Vera’s script allows us to see these characters and how they react to the cataclysmic changes surrounding them. Moreover, he lets us see how the causes and viewpoints they represent clash with or complement each other.
Nonoy’s work ethic and individualism cannot stand Dante’s egalitarian convictions. Charito, on the other hand, must contend with her and Nonoy’s love for each other that, for one reason or the other, is never able to complete itself. The Señora, meanwhile, is torn between admiration for her former serf, Nonoy, while fending off her own subconscious fears about the rising social class he embodies.
Such social viewpoints and personalities make a whirl on the stage—a dance that is certainly worth a second and third look.
But this is where Loy Arcenas’ direction falters a bit. In the same way that Kane’s friends pay him no attention, the characters—despite the actors’ wonderful individual performances—do not quite cohere into a vital whole onstage. There is very little strong emotional or relational hold among them, because everything seems to move too fast, too soon.

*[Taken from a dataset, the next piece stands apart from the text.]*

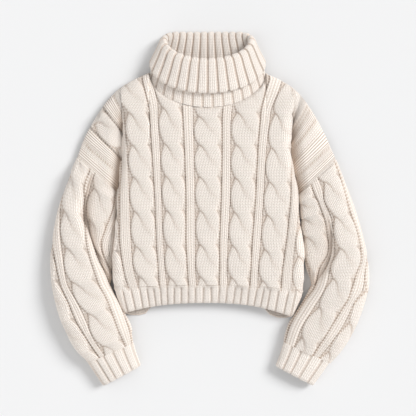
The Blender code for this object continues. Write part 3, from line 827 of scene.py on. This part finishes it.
def knitted_mesh(name, points, faces, uvs, shade, seams):
    """Make a mesh from points in millimetres, faces and one stitch coordinate a corner.

    shade holds the painted shade and how finely lined the cloth is at each point. seams numbers the
    points
    of each seam from 1: an edge between two points with the same number is kept crisp, so that two
    pieces meet there with no dark line.
    """
    mesh = bpy.data.meshes.new(name)
    points = above_floor(points)
    sizes = np.array([len(face) for face in faces], np.int32)
    corners = np.fromiter((number for face in faces for number in face), np.int32, int(sizes.sum()))
    starts = np.concatenate(([0], np.cumsum(sizes)[:-1])).astype(np.int32)
    mesh.vertices.add(len(points))
    mesh.vertices.foreach_set("co", ((points - OUTLINE_MIDDLE) * MM).astype(np.float32).ravel())
    mesh.loops.add(len(corners))
    mesh.loops.foreach_set("vertex_index", corners)
    mesh.polygons.add(len(faces))
    mesh.polygons.foreach_set("loop_start", starts)
    mesh.update(calc_edges=True)
    mesh.validate()
    layer = mesh.uv_layers.new(name="Stitch")
    layer.data.foreach_set("uv", uvs.astype(np.float32).ravel())
    for attribute_name, values in zip(("painted_shade", "lines"), shade):
        attribute = mesh.attributes.new(attribute_name, "FLOAT", "POINT")
        attribute.data.foreach_set("value", values.astype(np.float32))
    mesh.shade_smooth()
    ends = np.empty(2 * len(mesh.edges), np.int32)
    mesh.edges.foreach_get("vertices", ends)
    marks = seams[ends.reshape(-1, 2)]
    crisp = mesh.attributes.new("sharp_edge", "BOOLEAN", "EDGE")
    crisp.data.foreach_set("value", (marks[:, 0] > 0) & (marks[:, 0] == marks[:, 1]))
    piece = bpy.data.objects.new(name, mesh)
    bpy.context.scene.collection.objects.link(piece)
    return piece


def rim_faces(rows, columns, picked, closed):
    """Return the faces that join a grid to its lining along the grid's free edges."""
    base = rows * columns
    last = base - columns
    last_inside = base + (len(picked) - 1) * columns
    faces = []
    for place in range(columns if closed else columns - 1):
        after = (place + 1) % columns
        faces.append([base + after, base + place, place, after])
        faces.append([last_inside + place, last_inside + after, last + after, last + place])
    if closed:
        return faces
    for side in (0, columns - 1):
        for index in range(len(picked) - 1):
            run = [row * columns + side for row in range(picked[index], picked[index + 1] + 1)]
            ends = [base + (index + 1) * columns + side, base + index * columns + side]
            face = run + ends
            faces.append(face if side else face[::-1])
    return faces


def turned_over(faces, uvs):
    """Return faces turned over, with the stitch coordinates of their corners in the new order."""
    order = []
    start = 0
    for face in faces:
        order.extend(range(start + len(face) - 1, start - 1, -1))
        start += len(face)
    return [face[::-1] for face in faces], uvs[order]


def seam_marks(rows, columns, inside_rows, closed):
    """Number the free edges of a shell's grid and of its lining, for knitted_mesh."""
    outside = np.zeros((rows, columns), np.int32)
    if not closed:
        outside[:, 0] = 3
        outside[:, -1] = 4
    outside[0] = 1
    outside[-1] = 2
    inside = np.zeros((inside_rows, columns), np.int32)
    inside[0] = 5
    inside[-1] = 6
    return np.concatenate((outside.ravel(), inside.ravel()))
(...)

Emotions turn at a dime. Before the pathos of one line is able to hit home, the next statement makes light of the same situation, blunting the impact of the whole scene. Characters come, speak and go, the resonance of their moments blurring into the next. At times the play comes off as individual dance movements unable to coalesce into a seamless whole.
Fortunately, the depth of Vera’s script and each actor’s sterling performance carry the play through.